THE DOCUMENTARY “David Bowie: The Last Five Years”

WHEN | WHERE Monday at 8 p.m. on HBO

WHAT IT’S ABOUT When David Bowie died in January 2016, few outside his family knew he had been diagnosed with liver cancer roughly 18 months earlier. For fans who had followed his dizzying career of constant self-inventions — from the subversive sex-god Ziggy Stardust to the mainstream arena-rocker of the 1980s — Bowie was not just iconic but positively mythical. “He never seemed real or unreal,” the music critic Chuck Klosterman wrote of him, “which I unconsciously associate with immortality.” Francis Whately’s new documentary looks at Bowie’s final burst of creative work before his death.

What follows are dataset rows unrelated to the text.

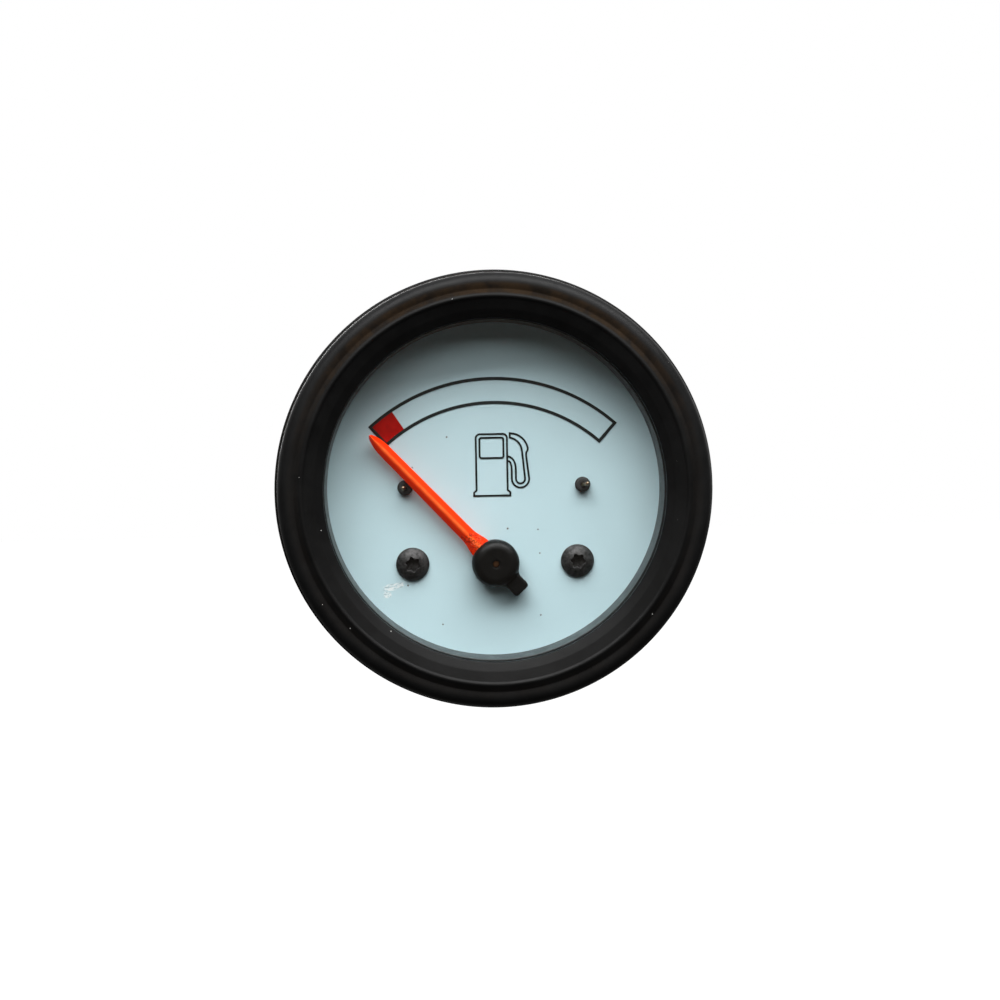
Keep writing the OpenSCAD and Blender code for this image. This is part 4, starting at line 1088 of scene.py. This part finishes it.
for body, material, width, names in (
    ("gauge_body", ZINC, 0.12, ["case_shell"]),
    ("gauge_body", ZINC, 0.08, ["stud_washers", "spacer_tubes", "shield_ring"]),
    ("gauge_body", LAMINATE, 0.1, ["terminal_board"]),
    ("gauge_body", BRASS, 0.08, ["terminal_blades", "coil_pins", "shaft_bushes"]),
    ("gauge_body", RIVET, 0.25, ["board_rivets"]),
    ("gauge_body", CREAM, 0.1, ["former_front", "former_rear"]),
    ("gauge_body", COPPER_X, 0.3, ["coil_inner"]),
    ("gauge_body", COPPER_Z, 0.3, ["coil_outer"]),
    ("gauge_body", BOARD, 0.06, ["circuit_board"]),
    ("gauge_body", RESISTOR, 0.3, ["resistors"]),
    ("pointer", MAGNET, 0.15, ["rotor_magnet"]),
    ("bracket", ZINC, 0.15, ["mounting_bracket"]),
    ("bracket", ZINC, 0.08, ["bracket_washers"]),
    ("lamp", HOLDER, 0.15, ["lamp_holder"]),
    ("lamp", BRASS, 0.08, ["lamp_contacts"]),
    ("lamp", HOLDER, 0.1, ["bulb_cap"]),
    ("lamp", BULB, 0.1, ["bulb_glass"]),
):
    for node in names:
        piece = merged_copy(node)
        round_edges(piece, width)
        dress(piece, material, body, [node])


# Studio: floor, white surroundings, softboxes and camera


def floor_finish():
    """Pale floor: white to the camera and through glass, dim in reflections, with a true shadow."""
    material, tree, shader, place = start("pale floor", Roughness=0.9)
    path = tree.nodes.new("ShaderNodeLightPath").outputs
    tone = use(tree, PATCHY, place, Size=3.0)
    pale = mix_colour(tree, tone, (0.24, 0.24, 0.235), (0.26, 0.26, 0.255))
    base = mix_colour(tree, path["Is Camera Ray"], (0.05, 0.05, 0.048), pale)
    fill(tree, shader, {"Base Color": base})
    behind = ramp(tree, along(tree, place, "Y"), 0.0, 0.3)
    glossy = times(tree, path["Is Glossy Ray"], 0.12)
    seen = calc(tree, "MAXIMUM", glossy, path["Is Transmission Ray"])
    seen = calc(tree, "MAXIMUM", times(tree, seen, behind), path["Is Camera Ray"])
    strength = times(tree, seen, ramp(tree, length(tree, place), 0.4, 0.9, 0.86, 1.0))
    glow = add(tree, "ShaderNodeEmission", Color=(1.0, 1.0, 1.0, 1.0), Strength=strength)
    both = add(tree, "ShaderNodeAddShader", i0=shader.outputs[0], i1=glow.outputs[0])
    tree.links.new(both.outputs[0], tree.nodes["Material Output"].inputs["Surface"])
    return material


FLOOR_HALF = 4.0
FLOOR_Z = -0.30
floor_mesh = bpy.data.meshes.new("studio_floor")
floor_mesh.from_pydata(
    [(x * FLOOR_HALF, y * FLOOR_HALF, FLOOR_Z) for x, y in ((-1, -1), (1, -1), (1, 1), (-1, 1))],
    [], [(0, 1, 2, 3)],
)
floor = bpy.data.objects.new("studio_floor", floor_mesh)
bpy.context.scene.collection.objects.link(floor)
floor_mesh.materials.append(floor_finish())


def white_room():
    """White to the camera; as light it is dim in front of the dial and bright behind the gauge.

    Mirrored, its part above and far in front is a warm glow.
    """
    world = bpy.data.worlds.new("white room")
    bpy.context.scene.world = world
    world.use_nodes = True
    tree = world.node_tree
    direction = tree.nodes.new("ShaderNodeTexCoord").outputs["Generated"]
    path = tree.nodes.new("ShaderNodeLightPath").outputs
    seen, through = path["Is Camera Ray"], path["Is Transmission Ray"]
    behind = ramp(tree, along(tree, direction, "Y"), 0.0, 0.7)
    ahead = ramp(tree, along(tree, direction, "Y"), -0.6, -0.9)
    above = ramp(tree, along(tree, direction, "Z"), -0.05, 0.45, 0.07, 0.34)
    diffuse = ramp(tree, behind, 0.0, 1.0, 0.004, 0.45, smooth=False)
    mirrored = ramp(tree, behind, 0.0, 1.0, 0.025, 1.0, smooth=False)
    mirrored = calc(tree, "MAXIMUM", mirrored, times(tree, ahead, above))
    mirror = calc(tree, "SUBTRACT", path["Is Glossy Ray"], through, clamp=True)
    strength = calc(tree, "MAXIMUM", diffuse, times(tree, mirror, mirrored))
    strength = calc(tree, "MAXIMUM", strength, times(tree, through, behind))
    strength = calc(tree, "MAXIMUM", strength, seen)
    warm = times(tree, ahead, calc(tree, "SUBTRACT", 1.0, seen))
    tint = mix_colour(tree, warm, (1.0, 1.0, 1.0), (1.0, 0.8, 0.62))
    fill(tree, tree.nodes["Background"], {"Color": tint, "Strength": strength})


white_room()


def softbox(name, place, aim, width, height, power):
    """A rectangular lamp of some watts at a place in metres that faces a point."""
    data = bpy.data.lights.new(name, "AREA")
    data.shape = "RECTANGLE"
    data.size, data.size_y = width, height
    data.energy = power
    lamp = bpy.data.objects.new(name, data)
    lamp.location = place
    lamp.rotation_euler = (Vector(aim) - Vector(place)).to_track_quat("-Z", "Y").to_euler()
    bpy.context.scene.collection.objects.link(lamp)


def from_dial(turn, rise, distance):
    """A place seen from the dial: degrees right of upright, and in front of the dial's plane."""
    turn, rise = math.radians(turn), math.radians(rise)
    return (
        distance * math.sin(turn) * math.cos(rise),
        -distance * math.sin(rise),
        distance * math.cos(turn) * math.cos(rise),
    )


softbox("top_softbox", from_dial(4, 25, 0.5), (0, 0, 0), 0.95, 0.27, 8.2)
softbox("front_softbox", from_dial(4, 51, 0.5), (0, 0, 0), 0.75, 0.26, 1.15)
softbox("rear_softbox", (-0.08, 0.6, 0.14), (0, 0.03, 0), 0.4, 0.3, 2.6)

CAMERA_AT = Vector((-0.0115, -0.2517, 0.0125))
CAMERA_AIM = Vector((0.0007, -0.0025, -0.0014))
CAMERA_ROLL = math.radians(-1.0)
camera_data = bpy.data.cameras.new("photograph_camera")
camera_data.lens = 65.7
camera_data.sensor_width = 36.0
camera_data.clip_start, camera_data.clip_end = 0.01, 20.0
camera = bpy.data.objects.new("photograph_camera", camera_data)
look = (CAMERA_AIM - CAMERA_AT).to_track_quat("-Z", "Y").to_matrix().to_4x4()
roll = Matrix.Rotation(CAMERA_ROLL, 4, "Z")
camera.matrix_world = Matrix.Translation(CAMERA_AT) @ look @ roll
bpy.context.scene.collection.objects.link(camera)
bpy.context.scene.camera = camera
bpy.context.scene.view_settings.view_transform = "Standard"
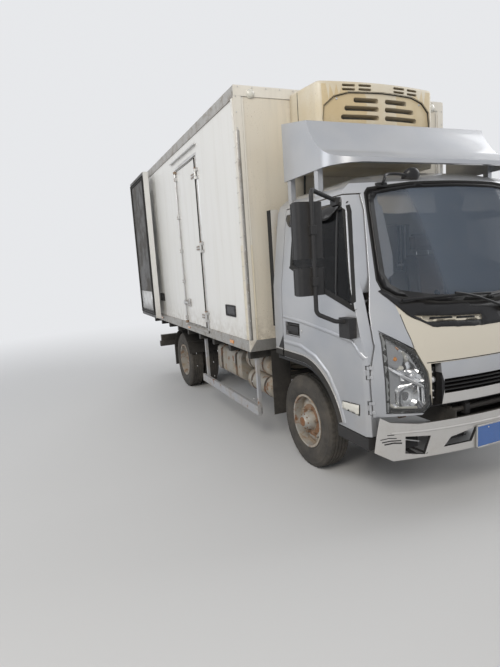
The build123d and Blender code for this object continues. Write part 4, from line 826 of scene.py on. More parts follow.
def blocks(name, body, finish, boxes, round_by=0.003, origin=axle_x):
    """Moulded blocks with rounded edges, from (x0, x1, y0, y1, z0, z1) in millimetres.

    X is counted from the origin, which is the front axle unless another is given.
    """
    points, faces = [], []
    for box in boxes:
        start = len(points)
        xs, ys, zs = (sorted(value / 1000 for value in box[k:k + 2]) for k in (0, 2, 4))
        points += [(origin + x, y, z) for x in xs for y in ys for z in zs]
        faces += [tuple(start + i for i in face) for face in
                  ((0, 1, 3, 2), (4, 6, 7, 5), (0, 4, 5, 1), (2, 3, 7, 6), (0, 2, 6, 4), (1, 5, 7, 3))]
    item = make(name, body, finish, points, faces, 50)
    rounding = item.modifiers.new("rounding", "BEVEL")
    rounding.width = round_by
    rounding.segments = 3
    rounding.harden_normals = True
    return item


def bolts(name, body, finish, places, direction, radius=0.006, height=0.005, sides=6):
    """Bolt or rivet heads that look in one direction, or outward where it is None."""
    points, faces = [], []
    for place in places:
        axis, first, second = basis(direction or (0, math.copysign(1, place[1]), 0))
        start = len(points)
        for reach, along in ((1, -0.001), (1, height * 0.7), (0.78, height), (0.25, height * 1.1)):
            for index in range(sides):
                turn = 2 * math.pi * index / sides
                outward = first * math.cos(turn) + second * math.sin(turn)
                points.append(Vector(place) + outward * radius * reach + axis * along)
        for row in range(3):
            for index in range(sides):
                here, there = start + row * sides + index, start + row * sides + (index + 1) % sides
                faces.append((here, there, there + sides, here + sides))
        faces.append(tuple(start + 3 * sides + index for index in range(sides)))
    return make(name, body, finish, points, faces, 30)


def grid_sheet(name, body, finish, size, spot, thick, angle=40):
    """A thin sheet over a grid of size (columns, rows), with each point given by spot(i, j)."""
    columns, rows = size
    points = [spot(i, j) for i in range(columns) for j in range(rows)]
    faces = [(i * rows + j, (i + 1) * rows + j, (i + 1) * rows + j + 1, i * rows + j + 1)
             for i in range(columns - 1) for j in range(rows - 1)]
    item = make(name, body, finish, points, faces, angle)
    item.modifiers.new("thickness", "SOLIDIFY").thickness = thick
    return item


def ahead(x, y, z):
    """A place in metres from millimetres, with X counted from the front axle."""
    return Vector((axle_x + x / 1000, y / 1000, z / 1000))


def route(*spots):
    """A line of places, each given as for ahead."""
    return [ahead(*spot) for spot in spots]


def flat(*points):
    """Outline points in metres from millimetres."""
    return [(a / 1000, b / 1000) for a, b in points]


def from_axle(*points):
    """Side-view outline points in metres, with X counted from the front axle."""
    return [(axle_x + x / 1000, z / 1000) for x, z in points]


print("tools ready")

# %% [markdown]
# ## The windscreen and its wipers
# A windscreen is glued in, and a black fired border hides the glue. Below it a black cowl panel
# covers the wiper linkage. Both are sheets laid on the panels: the border is the glass outline
# with a smaller outline cut out of it.

# %% Windscreen border, cowl and wipers
FRONT = (1, 0, 0)
UP = (0, 0, 1)
screen_tree = search_tree("cab_glass")
nose_tree = search_tree("cab_front", "grille", "headlamps")
nose_and_screen = search_tree("cab_front", "grille", "headlamps", "cab_glass", "cab_body")


def mirrored(*points):
    """A closed front-view outline from its left half, given from the middle outward."""
    half = flat(*points)
    return half + [(-y, z) for y, z in reversed(half) if y]


glass_edge = mirrored((0, 1374), (400, 1397), (690, 1457), (769, 1512), (785, 1570), (755, 1846),
                      (724, 2138), (698, 2169), (380, 2198), (0, 2204))
clear_edge = mirrored((0, 1424), (400, 1446), (640, 1494), (700, 1536), (722, 1600), (700, 1846),
                      (672, 2090), (640, 2130), (380, 2162), (0, 2168))
laid("screen_border", "cab", trim_black, screen_tree, FRONT, glass_edge, 0.0008, 0.0004, [clear_edge], 0.05)
strip("screen_seal", "cab", seal_rubber, nose_and_screen, FRONT, glass_edge, 0.016, 0.003, 0.0005,
      closed=True)
cowl_edge = mirrored((0, 1222), (200, 1226), (483, 1248), (644, 1338), (795, 1500), (776, 1506),
                     (690, 1449), (400, 1389), (0, 1366))
vent_corners = ((90, 1258), (520, 1284), (600, 1330), (300, 1304), (90, 1294))
vents = [flat(*((turn * y, z) for y, z in vent_corners)) for turn in (1, -1)]
laid("cowl_panel", "cab", trim_black, nose_tree, FRONT, cowl_edge, 0.004, 0.0005, vents, 0.035)
cream_paint = silver_paint("hood_cream", (0.62, 0.56, 0.44), 0.6)
for index, turn in enumerate((1, -1)):
    laid(f"cowl_vent_{index}", "cab", cream_paint, nose_tree, FRONT, vents[index], 0.001, 0.0008)
    for number, (y0, y1, z0, z1) in enumerate(((150, 300, 1277, 1290), (330, 500, 1290, 1303))):
        slot = flat((turn * y0, z0), (turn * y1, z0 + 8), (turn * (y1 - 6), z1 + 8), (turn * y0, z1))
        laid(f"cowl_slot_{index}_{number}", "cab", trim_black, nose_tree, FRONT, slot, 0.001, 0.0022,
             step=0.02)
blades = [((969, -677, 1434), (1016, -293, 1440), (1040, 10, 1425)),
          ((1040, -16, 1408), (1016, 330, 1432), (975, 640, 1440))]
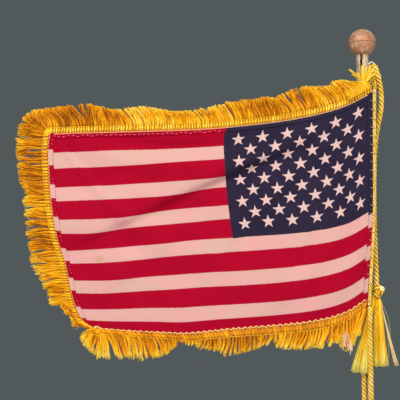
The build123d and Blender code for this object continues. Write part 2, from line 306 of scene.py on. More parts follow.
def yarn_material(name, dark, mid, bright, tip, rough=0.42, specular=0.16):
    """Lustrous yarn, coloured by its tint from shaded root to bright tip, with fine lines along its UV."""
    s = Shader(name, Roughness=rough, Specular_IOR_Level=specular)
    tint = s.node("ShaderNodeAttribute", attribute_name="tint").outputs["Fac"]
    uv = s.node("ShaderNodeUVMap", uv_map="yarn").outputs[0]
    lines = s.wave(uv, 1.0, 1.5, 2.0, "DIAGONAL")
    fine = s.noise(s.place(scale=(1, 1, 0.35)), 1500, 3, 0.6)
    value = s.plus(tint, s.times(s.minus(lines, 0.5), 0.16))
    value = s.plus(value, s.times(s.minus(fine, 0.5), 0.22))
    s.colour(s.ramp(value, (0.0, dark), (0.42, mid), (0.82, bright), (1.0, tip)))
    s.rough(fine, rough - 0.08, rough + 0.12)
    s.bump(s.plus(lines, fine), 0.00005, 0.6)
    return s.mat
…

MY SAY This is a poignant companion piece to Whately’s 2013 documentary “David Bowie: Five Years,” which zeroed in on the rocker’s key artistic turning points during the 1970s and early ’80s. While that movie vibrated with the energy of a young Bowie at his sexiest and freakiest — orange hair, blue eye shadow, pupils dilated from round-the-clock cocaine — this film can’t help but feel more contemplative. It’s a portrait of the artist as an older man, calmly facing death even while searching for the next stage in his creative evolution.

After a 2004 heart attack on stage in Germany and a long dormant period, Bowie returned to the studio in 2011 to record “The Next Day,” carefully putting in standard workdays that ended promptly at 6 p.m. — a marked change from his drug-fueled, 24/7 sessions of old. The result, a ruminative but ambitious rock album, received rapturous reviews and seemed to herald the return of a music legend. In 2015, however, as Bowie began work on his stage musical, “Lazarus,” and a new album, “Blackstar,” he was undergoing treatment for cancer.

As in the previous film, Whately digs deep into the music, interviewing Bowie’s longtime producer Tony Visconti and such new collaborators as drummer Zack Alford and jazz saxophonist Donny McCaslin. (Whately often stages the musicians in a studio to re-create Bowie’s songs, step by step, without him.) He gives us a peek at several rejected titles and covers for “The Next Day.” Whately also draws clear connections — though he’s far from the first to do so — between Bowie’s illness and the themes of death that marked his final songs. The most chilling moment comes when Visconti isolates Bowie’s vocals for “Lazarus,” revealing his strained breath and depth of feeling.

BOTTOM LINE “The Last Five Years” will be a must for even casual Bowie fans, who are most likely still reeling from their idol’s absence. It captures the ever-changing artist in his most surprising incarnation yet: a mortal man.